Four months later, Trump Media and Crypto.com announced the creation of Trump Media Group CRO Strategy. They said the new company would serve as a treasury for Crypto.com’s Cronos token, although company officials did not reveal many details.
Under the terms of the deal, which has not yet been finalized, Crypto.com is obligated to contribute the lion’s share of capital, plunging what was then valued at $1 billion of its Cronos token into the company. Yorkville Advisors, a financial services company that has worked closely with Trump Media, offers a line of credit. Trump Media’s contribution is more limited and includes “a license to use certain intellectual property,” according to an SEC filing.
The three companies will have a “majority stake” in the new venture, according to a company press release.
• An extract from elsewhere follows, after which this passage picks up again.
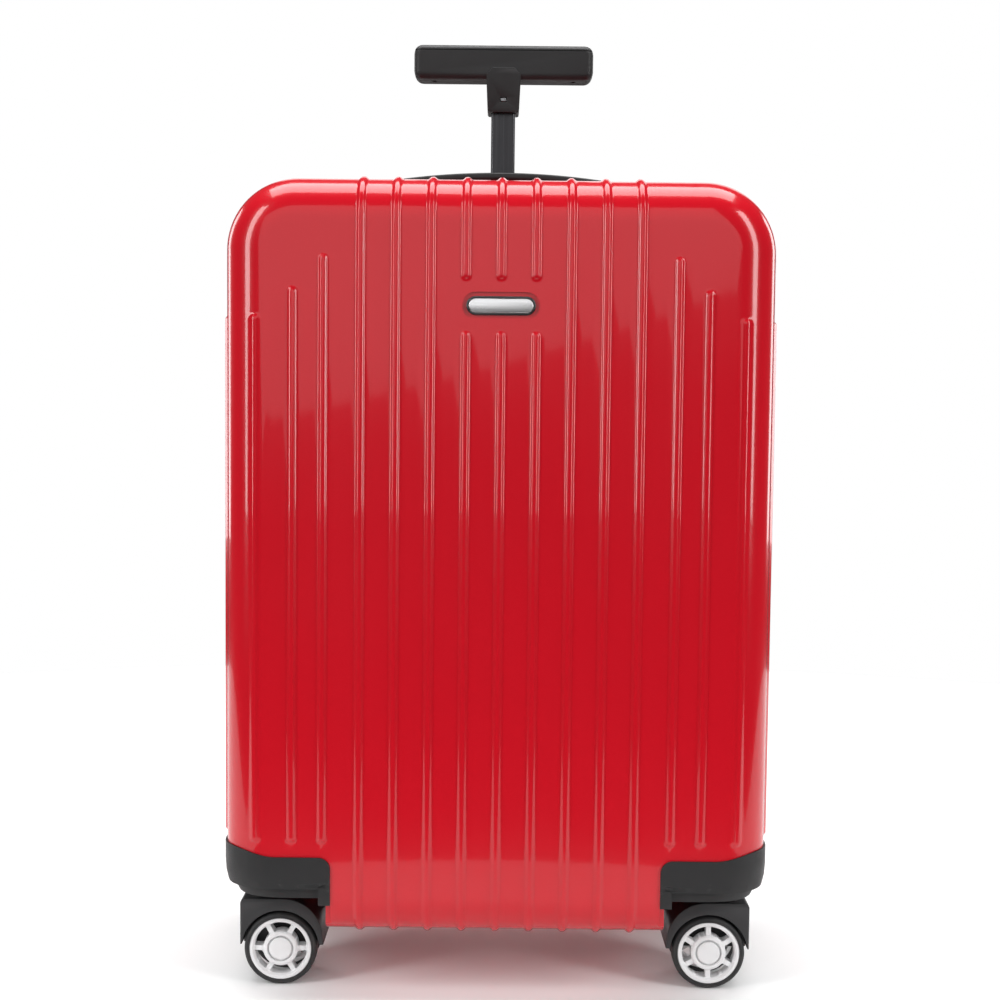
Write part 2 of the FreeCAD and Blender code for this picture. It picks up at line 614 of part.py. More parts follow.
def wheel_tyre():
    """A wheel's tyre on the +Y side of the caster."""
    at = (TRAIL, WHEEL_RADIUS)
    inside, outside = WHEEL_IN, WHEEL_IN + WHEEL_WIDTH
    tyre = rod(WHEEL_RADIUS, (at[0], inside, at[1]), (at[0], outside, at[1]))
    tyre = tyre.makeFillet(2.0, [e for e in tyre.Edges if e.BoundBox.YLength < 1e-6 and e.BoundBox.XLength > 40])
    return tyre.cut(rod(TYRE_INNER, (at[0], 0, at[1]), (at[0], 60, at[1])))


def lip_seats():
    """Where the ribs stop round the mouldings' lips, so that these lie on the wall."""
    grow = 5.0 + 2 * SEAT_GAP
    flange_size = (2 * (TRAY_HALF_WIDTH + grow), 2 * (TRAY_HALF_DEPTH + grow))
    seats = [rounded_rod_box(flange_size, (0, HANDLE_Y), (500, 560), 8.0), side_tray_block(6.0 + 2 * SEAT_GAP)]
    return seats + handle_ends(5.0 + 2 * SEAT_GAP)


def rear(shape):
    """The rear half's copy of a front half's shape."""
    return shape.mirror(V(0, 0, 0), Y)


def placed_caster(shape, side, front):
    """A caster's shape at its corner: front ones trail inwards, rear ones trail backwards."""
    copy = shape.copy()
    heading = (180 if side > 0 else 0) if front else 90
    copy.rotate(V(0, 0, 0), Z, heading)
    copy.translate(V(side * SWIVEL_X, -SWIVEL_Y if front else SWIVEL_Y, 0))
    return copy


def build():
    """Every sub-part by its node's name."""
    nodes = {}
    pocket = flat_stadium(*BADGE_POCKET, BADGE_Z, (-HALF_DEPTH - 5, -HALF_DEPTH + POCKET_DEPTH))
    nodes["front_shell"] = ribbed_shell(True).cut(pocket)
    back = rear(ribbed_shell(False))
    clear = TRAY_WALL + SEAT_GAP
    back = back.cut(tray_block(clear)).cut(side_tray_block(clear)).cut(lock_body(SEAT_GAP))
    above = rear(half_form(0))
    for seat in lip_seats():
        back = back.cut(seat.cut(above))
    for slot in handle_ends(2.4 + SEAT_GAP):
        back = back.cut(slot)
    nodes["rear_shell"] = back
    cloth = lining()
    nodes["front_lining"] = cloth
    back_cloth = rear(cloth).cut(tray_block(clear)).cut(side_tray_block(clear)).cut(lock_body(SEAT_GAP))
    for slot in handle_ends(2.4 + SEAT_GAP):
        back_cloth = back_cloth.cut(slot)
    nodes["rear_lining"] = back_cloth

    housing = wheel_housing()
    tape = zip_tape()
    for name, place in (("front", lambda s: s), ("rear", rear)):
        nodes[f"{name}_housing_left"] = place(housing)
        nodes[f"{name}_housing_right"] = place(housing.mirror(V(0, 0, 0), X))
        nodes[f"{name}_zip_tape"] = place(tape)
        nodes[f"{name}_hinge_leaves"] = hinge_leaves(name == "front")

    face = -HALF_DEPTH + POCKET_DEPTH
    bezel = flat_stadium(*BADGE_SIZE, BADGE_Z, (face - 1.6, face))
    seat = flat_stadium(*BADGE_PLATE, BADGE_Z, (face - 5, face - 0.6))
    nodes["badge_bezel"] = bezel.cut(seat)
    nodes["badge_plate"] = flat_stadium(*BADGE_PLATE, BADGE_Z, (face - 1.9, face - 0.6))

    guide_top = NECK_FOOT - STOWED - 3.0 - TRAY_WALL - 0.1
    guide_foot = CASE_BOTTOM + WALL + LINING + 3.0
    nodes["handle_guide"] = stage(2, (guide_foot, guide_top))
    nodes["handle_middle_tube"] = stage(1, (guide_foot + 2, guide_top))
    nodes["handle_inner_tube"] = stage(0, (TUBE_FOOT + STOWED, GRIP_Z[0]))
    nodes["handle_tray"] = handle_tray()
    nodes["grip_body"] = grip_body()
    nodes["grip_cover"] = grip_cover()
    nodes["grip_button"] = grip_button()

    nodes["top_handle"] = top_handle()
    nodes["top_handle_sockets"] = top_handle_sockets()
    nodes["side_handle"] = side_handle()
    nodes["side_handle_tray"] = side_tray()

    nodes["lock_housing"] = lock_housing()
    for i, z in enumerate(DIAL_HEIGHTS, 1):
        nodes[f"lock_dial_{i}"] = lock_dial(z)
    nodes["lock_release"] = lock_release()
    nodes["lock_key"] = lock_key()
    for name, z in SLIDER_HEIGHTS.items():
        nodes[f"zip_slider_{name}"] = zip_slider(z)
        nodes[f"zip_pull_{name}"] = zip_pull(z, 1 if name == "upper" else -1)
    nodes["divider"] = divider()

    fork, pins, tyre = caster_fork(), caster_pins(), wheel_tyre()
    rims = {turn: wheel_rim(turn) for turn in (0, 30)}
    for side, side_name in ((-1, "left"), (1, "right")):
        for front, row in ((True, "front"), (False, "rear")):
            corner = f"{row}_{side_name}"
            nodes[f"caster_fork_{corner}"] = placed_caster(fork, side, front)
            nodes[f"caster_pins_{corner}"] = placed_caster(pins, side, front)
            for letter, flip in (("a", False), ("b", True)):
                for part, shape in (("rim", rims[0 if side < 0 else 30]), ("tyre", tyre)):
                    shape = shape.mirror(V(0, 0, 0), Y) if flip else shape
                    nodes[f"wheel_{part}_{corner}_{letter}"] = placed_caster(shape, side, front)
    return nodes


def main():
    """Write every sub-part to its own file."""
    os.makedirs("parts", exist_ok=True)
    for name, shape in build().items():
        if not shape.isValid():
            raise ValueError(f"{name} isn't a valid shape")
        shape.exportStep(f"parts/{name}.step")


main()
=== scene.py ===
"""The looks of a hard shell suitcase: ribbed shells, mouldings, casters, handles, zip and lining."""
from contextlib import contextmanager
from math import cos, pi, radians, sin

import bmesh
import bpy
import numpy as np
from mathutils import Matrix, Vector


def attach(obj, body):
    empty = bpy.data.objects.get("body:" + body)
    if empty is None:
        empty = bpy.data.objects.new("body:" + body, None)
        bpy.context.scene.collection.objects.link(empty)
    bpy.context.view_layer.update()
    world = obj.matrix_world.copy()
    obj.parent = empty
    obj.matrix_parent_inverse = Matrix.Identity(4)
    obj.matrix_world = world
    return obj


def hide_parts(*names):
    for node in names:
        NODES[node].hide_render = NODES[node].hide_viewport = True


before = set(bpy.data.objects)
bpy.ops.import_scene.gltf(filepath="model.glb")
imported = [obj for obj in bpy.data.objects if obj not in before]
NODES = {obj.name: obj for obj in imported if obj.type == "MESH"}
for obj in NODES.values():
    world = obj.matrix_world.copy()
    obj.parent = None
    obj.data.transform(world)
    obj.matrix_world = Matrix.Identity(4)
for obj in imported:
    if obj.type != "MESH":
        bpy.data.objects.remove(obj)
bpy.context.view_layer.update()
MM = 0.001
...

But the share that Trump Media will hold has not yet been revealed.
“Considering that the investigation into (Crypto.com) was dropped, the economics of this case look more like a plea deal than a business deal,” said Corey Frayer, a cryptocurrency policy expert who was a senior SEC official during Biden’s presidency.
Hilary Allen, a law professor at American University who specializes in banking and cryptocurrencies, said the deal was ethically troubling.
With Crypto.com, “we have an abandoned investigation and an investment (in a Trump company) after the fact,” Allen said. “People can draw their own conclusions.”
Trump Media Chairman and CEO Devin Nunes told a conservative commentator in August that the new company offered consumers “two names” — Trump Media and Crypto.com — “that you can trust.”
“This is really going to become the future of finance,” said Nunes, a former congressional Republican and close Trump ally.
Crypto.com appears keen to make further deals with Trump Media. The crypto exchange announced in October the creation of an online marketplace that will allow Truth Social users to bet on a wide range of global events.
Among those on which users will be able to bet: the outcome of the elections.